Thursday, April 25, AD 2024 2:45am

Washington and the Painters

George Washington was one of the first global celebrities who was not a monarch.  How tiresome this was to him he revealed in a letter:

 

 

 

Dear Sir,

Your letter of the 20th Ulto was presented to me yesterday by Mr Williams—who as a professional man—may, or may not be for ought I know, a luminary of the first magnitude. But to be frank, and I hope you will not be displeased with me for being so—I am so heartily tired of the attendance which from one cause or another has been given ⟨to⟩ these kind of people, that it is now more than two years since I have resolved to sit no more for any of them and have adhered to it, except in instances where it has been requested by public bodies, or for a particular purpose (not of the Painters) and could not, without offence be refused.

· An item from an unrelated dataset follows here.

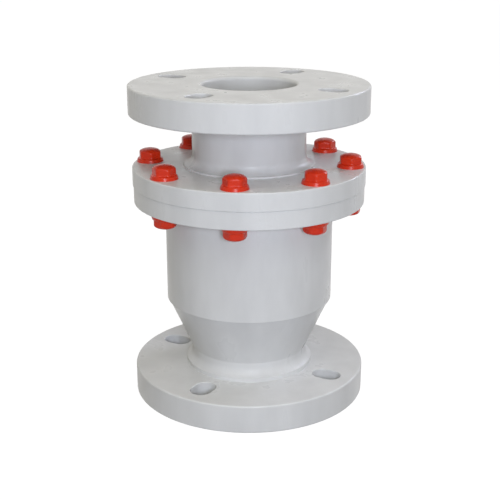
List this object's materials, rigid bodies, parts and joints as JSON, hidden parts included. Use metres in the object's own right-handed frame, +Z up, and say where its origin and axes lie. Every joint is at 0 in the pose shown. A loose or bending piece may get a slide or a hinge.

I have been led to make this resolution for another reason besides the irksomeness of sitting, and the time I loose by it—which is, that these productions have in my estimation, been made use of as a sort of tax on individuals by being engraved (and that badly) and hawked about or advertised for Sale. With very great esteem & regard I am Dear Sir Yr most Obt & Affe Servt

G.W——n

Two years later in 1794 Washington did sit for the painter at the request of Masonic Lodge 22.  Washington is wearing Masonic regalia and looks quite unhappy:

I would never have guessed this was a portrait of Washington.  He usually had iron control of his emotions, but in this case he clearly is irked and he lets it show.  It is almost as if he is telling his old colleagues in the Masonic Lodge of Alexandria.  “You wanted my portrait?  Well, how do you like this?”  Washington accomplished a Herculean labor for this nation, and I have no doubt that he realized at all times that he could have been so much happier if fate had allowed him to remain a planter, living out a pleasant life at Mount Vernon.